::: Data for this task :::
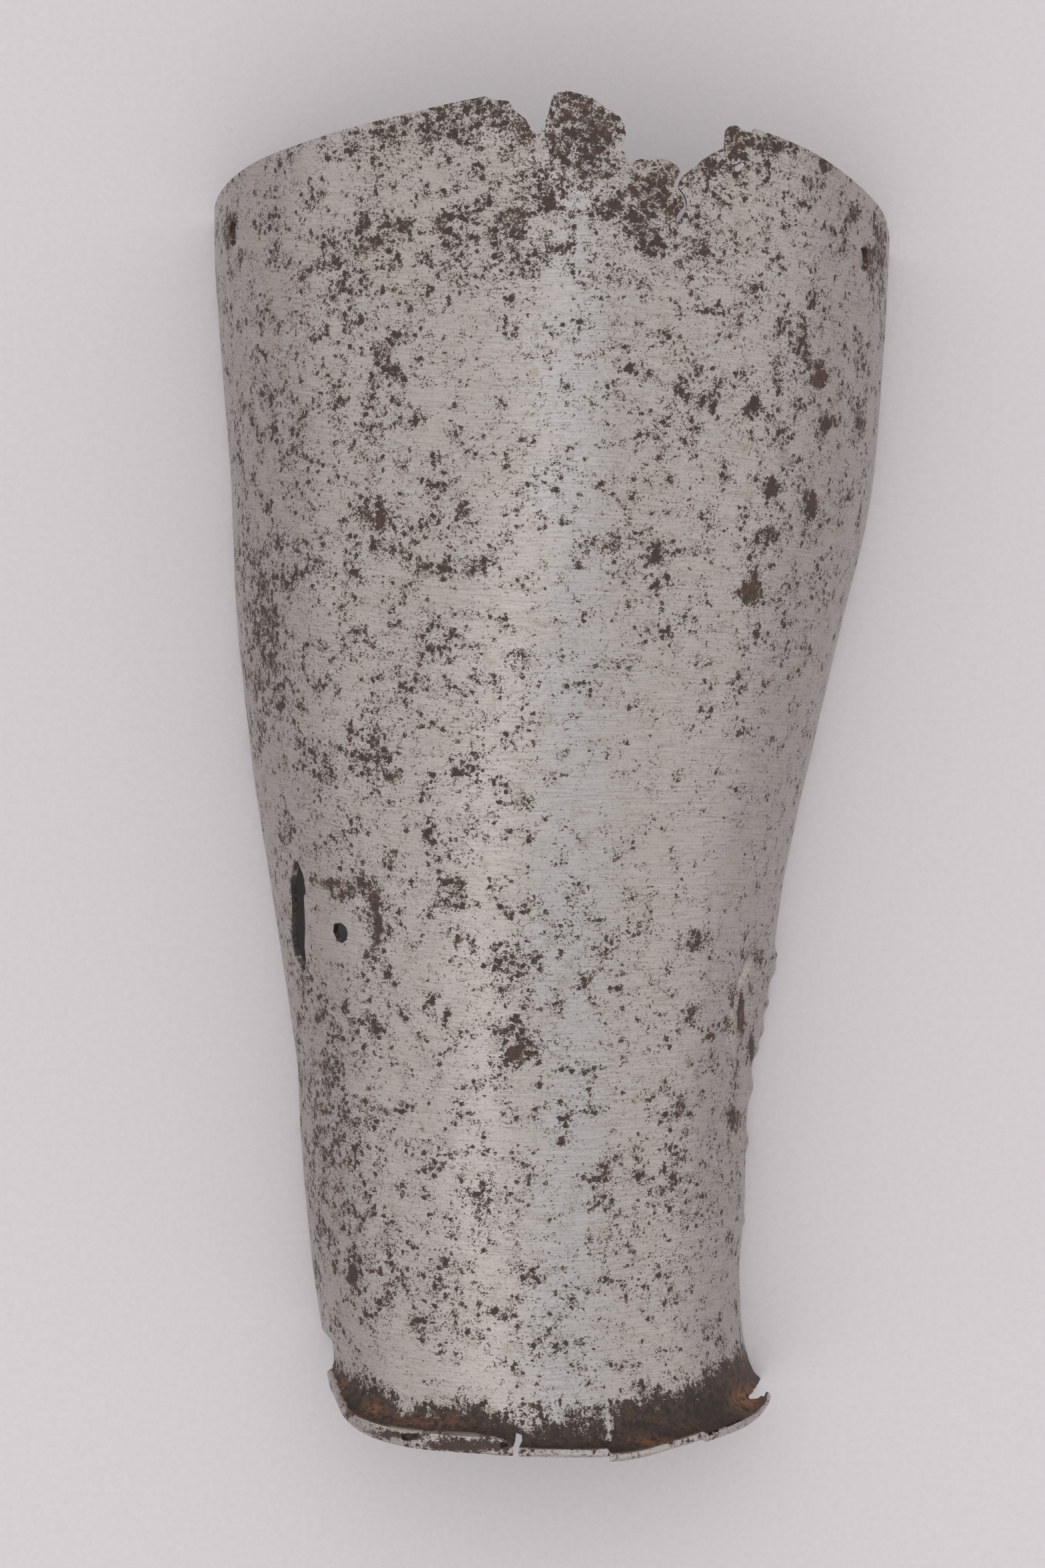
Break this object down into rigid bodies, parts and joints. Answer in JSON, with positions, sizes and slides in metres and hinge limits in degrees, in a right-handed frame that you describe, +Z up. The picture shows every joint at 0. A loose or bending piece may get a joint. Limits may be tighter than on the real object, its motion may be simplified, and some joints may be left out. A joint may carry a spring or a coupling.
{
  "type": "metal arm guard",
  "caption": "Outer forearm plate of steel, a tapering half tube with a flared, rolled wrist rim, a broken elbow edge, a strap slot and small holes.",
  "frame": {"origin": "under the middle of the plate's bounding box, at the level of the long edges that it lies on", "axes": "+Z up out of the crown, +Y along the arm to the elbow end, +X across, away from the side with the strap slot"},
  "size_m": [0.1222, 0.2317, 0.0582],
  "materials": {
    "steel": "polished steel with fine lines round the arm, dark specks and pits, and rust in the wrist flare"
  },
  "bodies": {
    "root": {"arm_plate": "steel"}
  },
  "joints": []
}
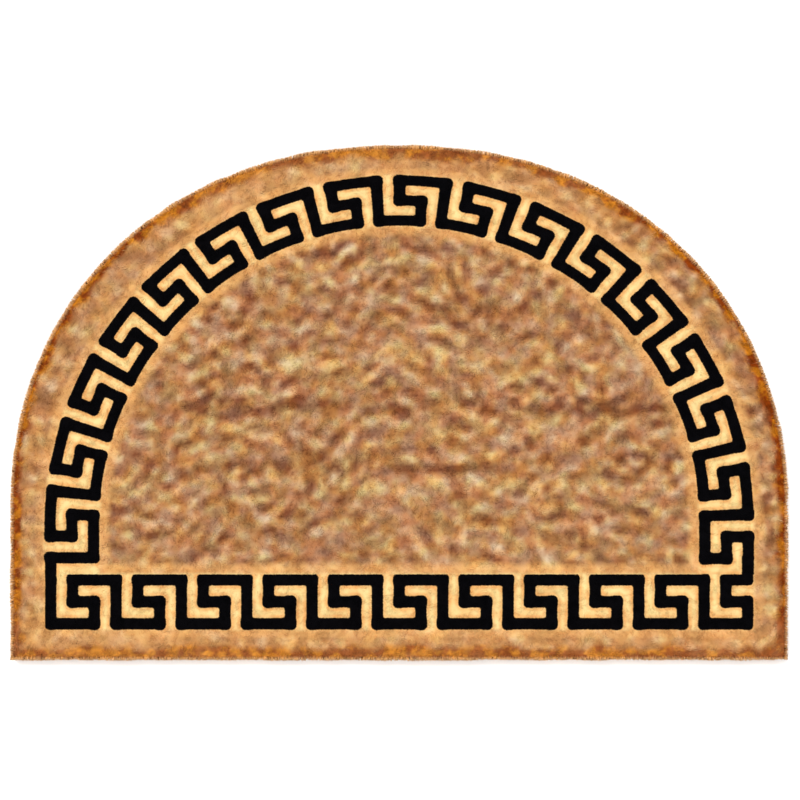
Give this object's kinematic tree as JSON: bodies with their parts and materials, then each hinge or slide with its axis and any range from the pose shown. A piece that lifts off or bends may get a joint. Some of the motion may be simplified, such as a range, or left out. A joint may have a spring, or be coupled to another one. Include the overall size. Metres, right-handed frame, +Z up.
{
  "type": "half-round coir doormat",
  "caption": "Half-round doormat of short dense coir pile, with one straight edge, square lower corners, a round far side and a black Greek key border.",
  "frame": {"origin": "on the floor, at the middle of the footprint's bounding box", "axes": "+X along the straight edge, +Y towards the round side, +Z up through the pile"},
  "size_m": [0.6006, 0.397, 0.015],
  "materials": {
    "coir": "matt, natural coir pile, printed black along the border"
  },
  "bodies": {
    "root": {"coir_mat": "coir"}
  },
  "joints": []
}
:::
▶ _What is needed_
Print out all the entries precisely as written.

▶ _Answer to this task_
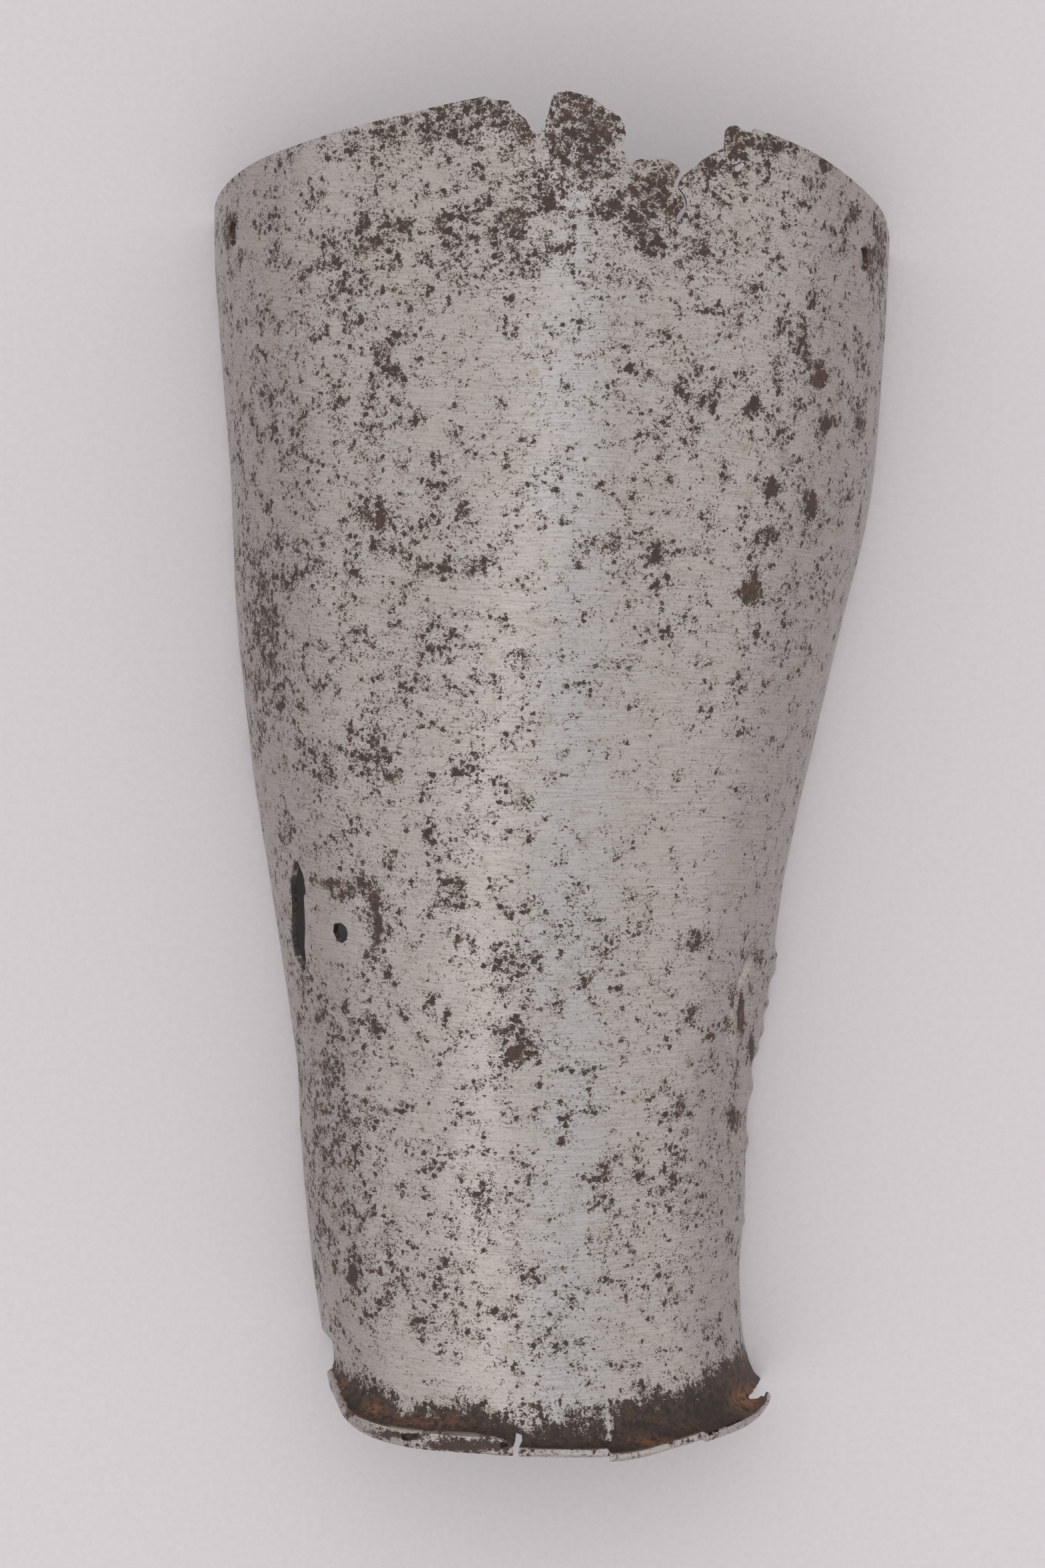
Break this object down into rigid bodies, parts and joints. Answer in JSON, with positions, sizes and slides in metres and hinge limits in degrees, in a right-handed frame that you describe, +Z up. The picture shows every joint at 0. A loose or bending piece may get a joint. Limits may be tighter than on the real object, its motion may be simplified, and some joints may be left out. A joint may carry a spring or a coupling.
{
  "type": "metal arm guard",
  "caption": "Outer forearm plate of steel, a tapering half tube with a flared, rolled wrist rim, a broken elbow edge, a strap slot and small holes.",
  "frame": {"origin": "under the middle of the plate's bounding box, at the level of the long edges that it lies on", "axes": "+Z up out of the crown, +Y along the arm to the elbow end, +X across, away from the side with the strap slot"},
  "size_m": [0.1222, 0.2317, 0.0582],
  "materials": {
    "steel": "polished steel with fine lines round the arm, dark specks and pits, and rust in the wrist flare"
  },
  "bodies": {
    "root": {"arm_plate": "steel"}
  },
  "joints": []
}
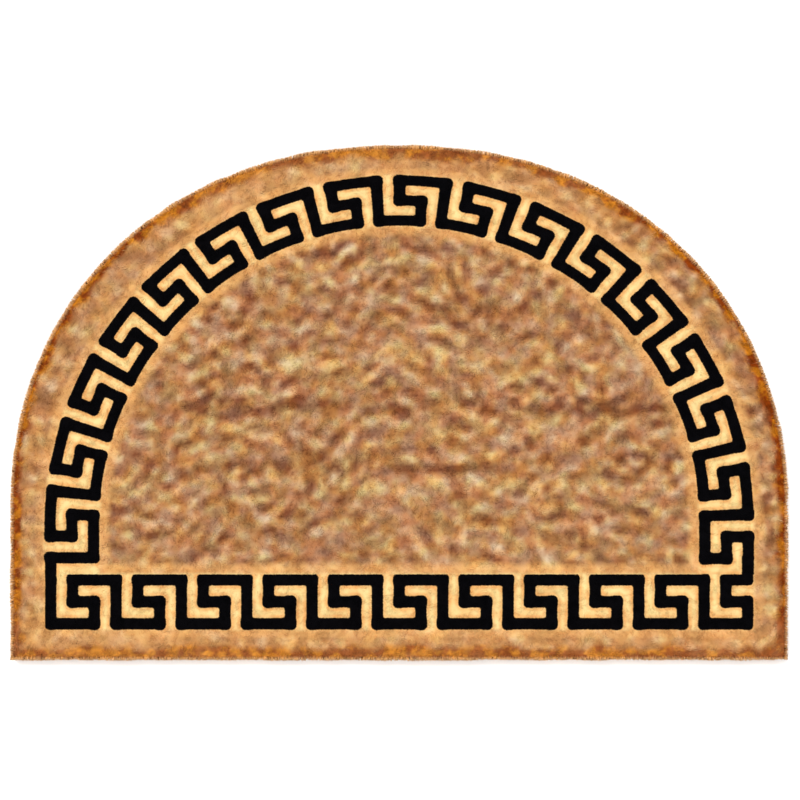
Give this object's kinematic tree as JSON: bodies with their parts and materials, then each hinge or slide with its axis and any range from the pose shown. A piece that lifts off or bends may get a joint. Some of the motion may be simplified, such as a range, or left out. A joint may have a spring, or be coupled to another one. Include the overall size. Metres, right-handed frame, +Z up.
{
  "type": "half-round coir doormat",
  "caption": "Half-round doormat of short dense coir pile, with one straight edge, square lower corners, a round far side and a black Greek key border.",
  "frame": {"origin": "on the floor, at the middle of the footprint's bounding box", "axes": "+X along the straight edge, +Y towards the round side, +Z up through the pile"},
  "size_m": [0.6006, 0.397, 0.015],
  "materials": {
    "coir": "matt, natural coir pile, printed black along the border"
  },
  "bodies": {
    "root": {"coir_mat": "coir"}
  },
  "joints": []
}